Persoalannya adalah, sampai kapan kondisi seperti itu bisa terjaga? Bila melihat mentalitas birokrat kita, tentu kita ragu. Sebab, kondisi seperti itu selalu terjadi setiap tahun, hanya setiap menjelang Ramadan. Intinya, sulit mempertahankan ketertiban. Selama operasi itu hanya musim-musiman, selama itu pula ketidaktertiban akan terus terjadi.
Saat ini, operasi sejenis terkesan hanya formalitas. Lihat saja, operasi di warung remang-remang hanya menjaring PSK dan membawanya ke tempat-tempat rehabilitasi. Sementara, para mucikari dan pria hidung belangnya tetap bebas berkeliaran.
Selain itu, operasi tidak dilakukan secara terpadu dan terencana matang. Artinya, aparat juga harus mencari solusi pascapenertiban itu. Setelah para PSK terjaring, seharusnya pemerintah juga menerapkan kebijakan agar tidak muncul lagi PSK-PSK baru.
Inilah yang terjadi sesungguhnya. Jumlah PSK pendatang baru selalu jauh lebih banyak dibandingkan dengan PSK yang terjaring. Ini disebabkan penegakan ketertiban hanya dijalankan secara represif. Seharusnya, pemerintah mencari upaya pencegahan dan tidak hanya penertiban.
Keberadaan PSK harus dipandang dari berbagai sudut pandang, tidak hanya dari sudut gangguan ketertiban.

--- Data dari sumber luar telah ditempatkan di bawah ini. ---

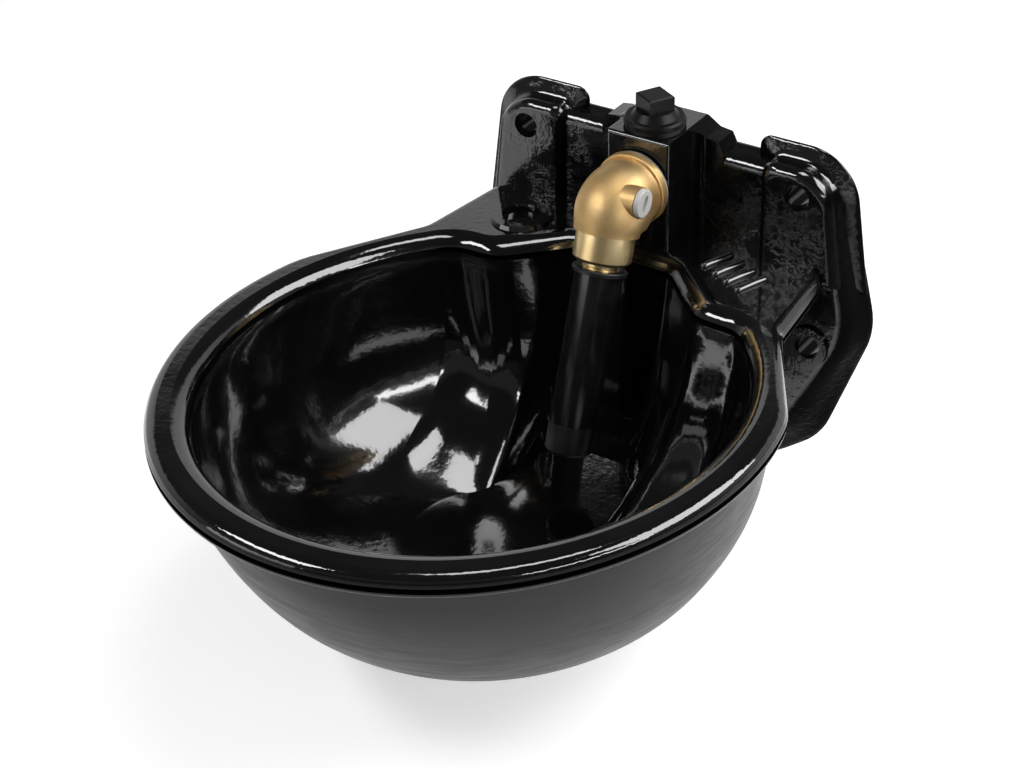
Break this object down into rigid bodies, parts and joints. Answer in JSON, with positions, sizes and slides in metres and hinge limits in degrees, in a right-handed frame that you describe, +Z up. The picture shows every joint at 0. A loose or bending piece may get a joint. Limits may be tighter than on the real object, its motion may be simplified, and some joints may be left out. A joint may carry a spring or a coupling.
{
  "type": "livestock drinking bowl",
  "caption": "Black enamelled cast-iron livestock drinking bowl with a wall plate and a tilting tube valve on a brass elbow.",
  "frame": {"origin": "middle of the wall face of the back plate, level with the top of the rim", "axes": "+Y into the wall, +Z up, the bowl reaches out towards -Y"},
  "size_m": [0.2564, 0.3067, 0.1834],
  "materials": {
    "black_enamel": "glossy",
    "cast_brass": "matte",
    "machined_brass": "satin",
    "white_plastic": "matte",
    "black_plastic": "satin",
    "black_rubber": "matte",
    "grey_fibre": "matte",
    "stainless": "satin"
  },
  "bodies": {
    "bowl": {"bowl_casting": "black_enamel", "top_plug": "black_plastic", "plug_seal": "black_rubber", "elbow_gasket": "grey_fibre", "brass_elbow": "cast_brass", "valve_seat": "machined_brass", "outlet_sleeve": "machined_brass", "sleeve_ring": "black_rubber"},
    "swing": {"swing_ring": "machined_brass"},
    "tube": {"tube_head": "machined_brass", "drinking_tube": "black_plastic", "tube_collar": "black_rubber", "tube_nozzle": "black_rubber"},
    "stem": {"valve_stem": "stainless", "valve_disc": "black_rubber", "valve_spring": "stainless"},
    "screw": {"flow_screw": "white_plastic", "screw_ring": "black_rubber"}
  },
  "joints": [
    {"name": "tube_push", "type": "hinge", "parent": "bowl", "child": "swing", "pos_m": [0, -0.06317, 0.01084], "axis": [1, 0, 0], "range_deg": [0, 7], "stiffness_Nm_per_rad": 0.5, "springref_deg": -5.73},
    {"name": "tube_side", "type": "hinge", "parent": "swing", "child": "tube", "pos_m": [0, -0.06317, 0.01084], "axis": [0, 0.9426, -0.3338], "range_deg": [-4, 4], "stiffness_Nm_per_rad": 0.5},
    {"name": "stem_lift", "type": "slide", "parent": "bowl", "child": "stem", "axis": [0, 0.3338, 0.9426], "range_m": [0, 0.0005]},
    {"name": "flow_screw_turn", "type": "hinge", "parent": "bowl", "child": "screw", "pos_m": [0, -0.0577, 0.0332], "axis": [1, 0, 0], "range_deg": [0, 180]}
  ],
  "couplings": [
    {"joint": "stem_lift", "follows": "tube_push", "m_per_rad": 0.004}
  ]
}
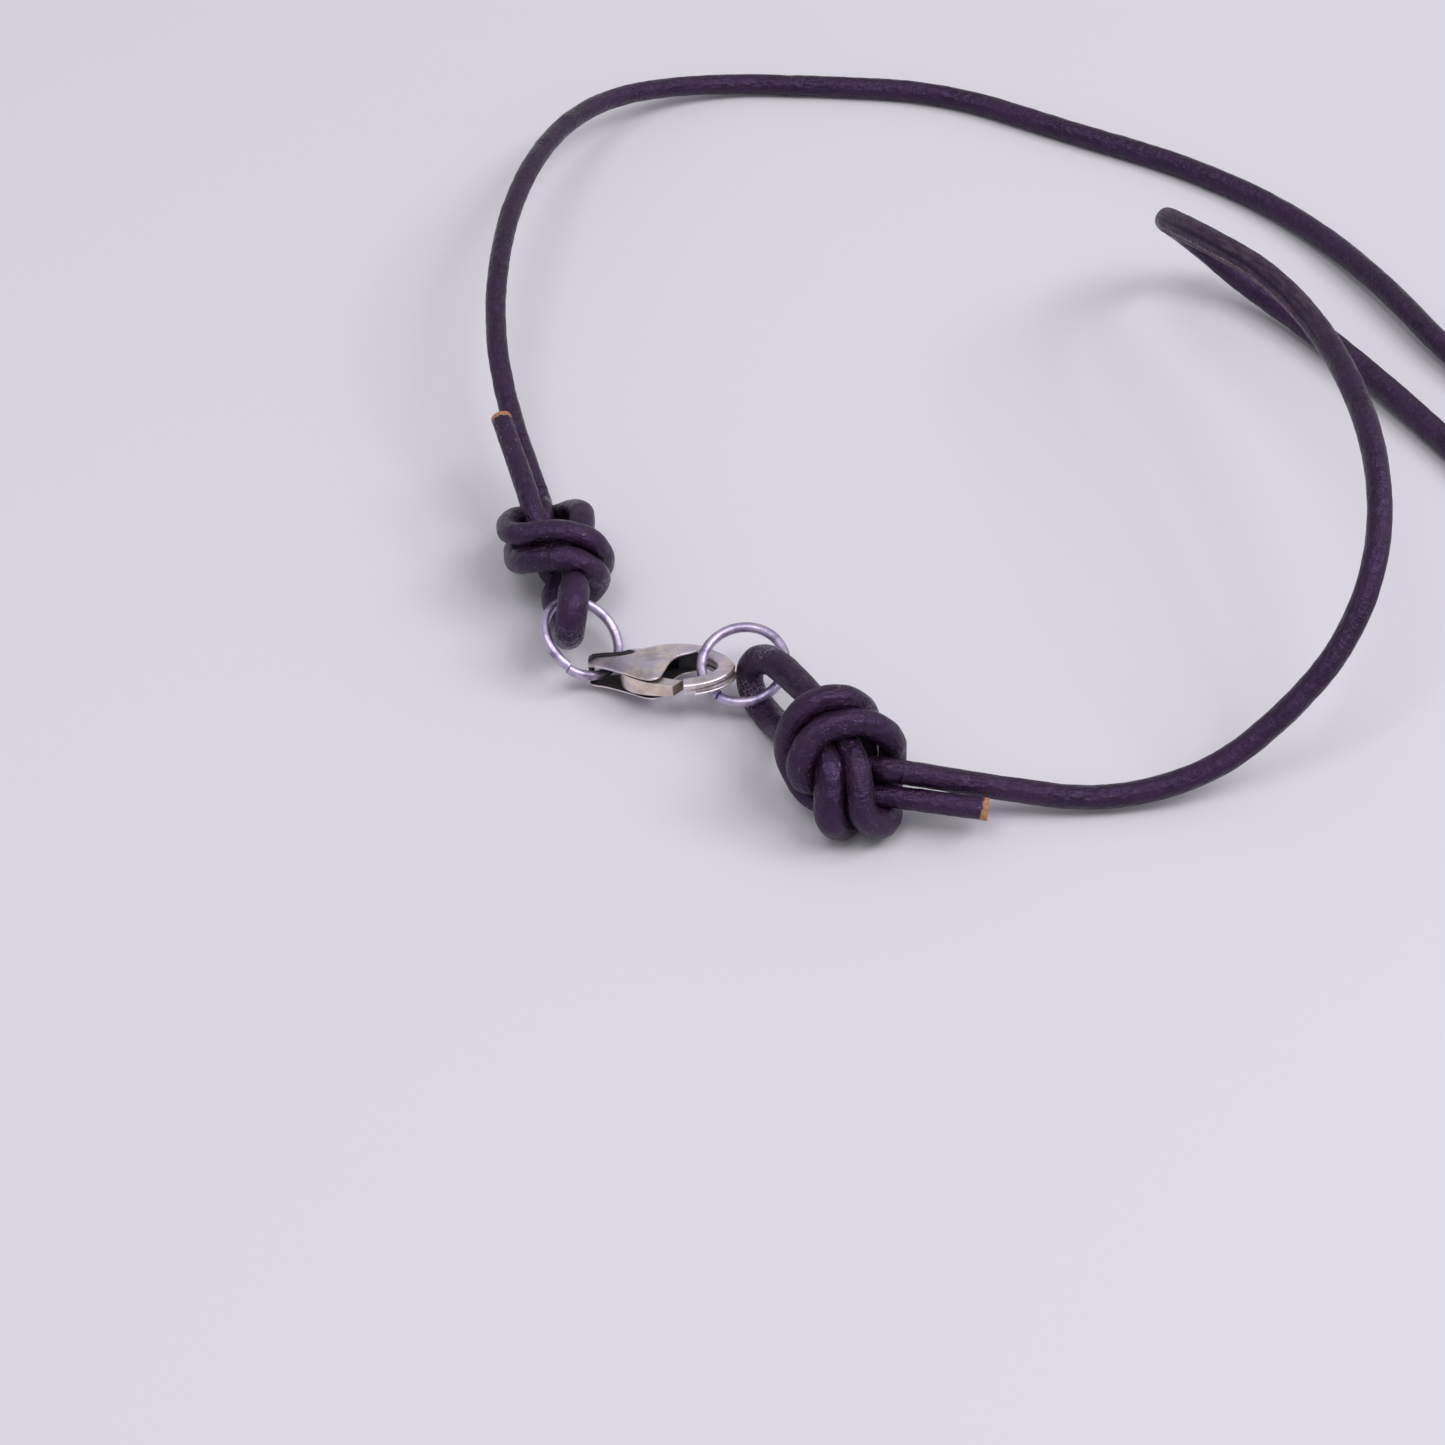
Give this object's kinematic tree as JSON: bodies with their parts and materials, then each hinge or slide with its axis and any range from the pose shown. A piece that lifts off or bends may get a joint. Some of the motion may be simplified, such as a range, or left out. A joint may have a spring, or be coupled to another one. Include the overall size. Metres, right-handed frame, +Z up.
{
  "type": "leather cord necklace",
  "caption": "Dark leather cord necklace lying in a loose loop, each end knotted to a jump ring and closed by a small silver lobster clasp.",
  "frame": {"origin": "on the surface the necklace lies on, under the middle of its knots, rings and clasp", "axes": "+Z up, +X along the clasp toward its hook, -Y the front that the picture was taken from"},
  "size_m": [0.1137, 0.1014, 0.0214],
  "materials": {
    "leather": "satin, very dark aubergine brown, waxed",
    "ring_silver": "scratched silver with a lavender reflection",
    "clasp_silver": "warm worn silver with blackened recesses"
  },
  "bodies": {
    "necklace": {"leather_cord": "leather", "knot_left": "leather", "knot_right": "leather", "ring_left": "ring_silver", "ring_right": "ring_silver", "clasp_body": "clasp_silver", "clasp_pin": "clasp_silver"},
    "lever": {"clasp_lever": "clasp_silver"}
  },
  "joints": [
    {"name": "lever_hinge", "type": "hinge", "parent": "necklace", "child": "lever", "pos_m": [-0.0078, -0.0035, 0.00204], "axis": [-0.1095, 0.3175, 0.9419], "range_deg": [0, 20], "stiffness_Nm_per_rad": 0.002, "springref_deg": -20.05}
  ]
}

Sebab, memberantas kemaksiatan, membersihkan ketidaktertiban tidak bisa diberantasn dengan operasi kilat. Bahkan, tidak juga dengan menggembok celana dalam para hidung belang dan penjaja cinta sekalipun. Diperlukan upaya pencegahan yang menyeluruh yang melibatkan banyak pihak. Dan, tentu harus senantiasa berjalan, tidak hanya karena orang akan berpuasa.